In making these announcements, both the Prime Minister and the Health Minister have specifically noted the vitally important role of teachers and parents – a role that as much about building a positive and supportive developmental environment for young people as about supporting those at risk. Prevention from the early stages being much better and more cost-effective than remediation further down the track.

That this provides the essential underpinning to enable the building of schools as integrated learning communities and to enable young people to achieve their full potential in all aspects of their learning and personal development is well understood by the national parent bodies – not only through the extensive and corroborative body of research from overseas over the past thirty years and more – but also by their own action research in some hundreds of school communities in all parts of Australia over the past decade.

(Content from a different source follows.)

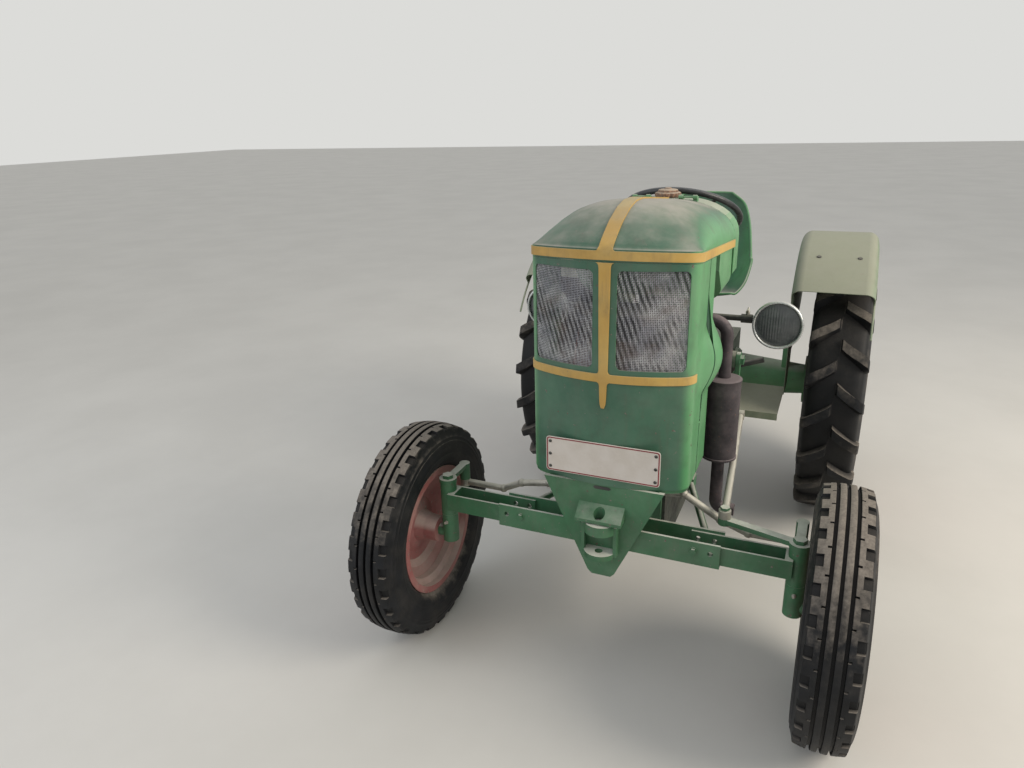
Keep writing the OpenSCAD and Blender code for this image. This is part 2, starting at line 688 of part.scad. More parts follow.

The Australian Government identified the need for an effective parent and family led program drawing on these understandings – and in 2002 commissioned the national parent organisations to develop such a program building upon the learnings from our previous and current additional research – validating every step of the program’s development across a range of school communities.

That program was launched in 2003 as “Families Matter: families & schools working together to ensure the emotional well-being of young people” – and was enthusiastically taken up by some 200 schools and their communities across the country.

The program ran effectively and successfully until 2006: when the then government and department decided – against all the evidence of an overwhelmingly positive external evaluation report and its recommendations for further continuance and embedding of the program – and despite the ongoing protests of those school communities that had proven the value and efficacy of this community partnership-building initiative – not to renew the funding arrangements beyond 2006.

Findings from the external evaluation included in particular:

“The experience of the program by school communities was uniformly favourable and for the same main reasons we had heard before. These are important one and bear re-stating.

• Families Matter gives parents a means of coming together and discussing issues about the raising and educating of children in a way that adds to their own coping and parenting skills. It does this, moreover, by allowing parents to decide what it is they want to talk about, and how they want to talk about it.
• Families Matter creates a vehicle for partnerships between families and schools. It is prized by principals and school staff for this quality.
• Families Matter gives some parents new self-confidence and contributes to their personal development.

“…These observations have led us to think that it might be useful to think about asking Families Matter schools to hold an annual “refresher” so that each generation of new parents has an opportunity to be introduced to the Families Matter concepts.

“Families Matter provides a vehicle for much good work. It helps to inform parents about important concepts such as resilience, and helps them articulate challenges and find solutions.

Thus equipped, parents are enabled to act. It is like dropping a pebble in a pond. There is no telling what, on some far embankment, those ripples might touch: they take on a life of their own. At the same time, the value of the originating force should not be forgotten. The concepts presented in the materials are informative, enduring and empowering. “

The Australian Council of State School Organisations, and the Australian Parents Council, who jointly developed, ran and validated the effectiveness of “Families Matter” initiative to achieve parents and teachers working together to support young people’s resilience, well-being and engagement in strong sustaining networked communities, are firmly of the view that a renewal of funding for this proven effective program should be a central element in the Government’s strategies for schools and their communities.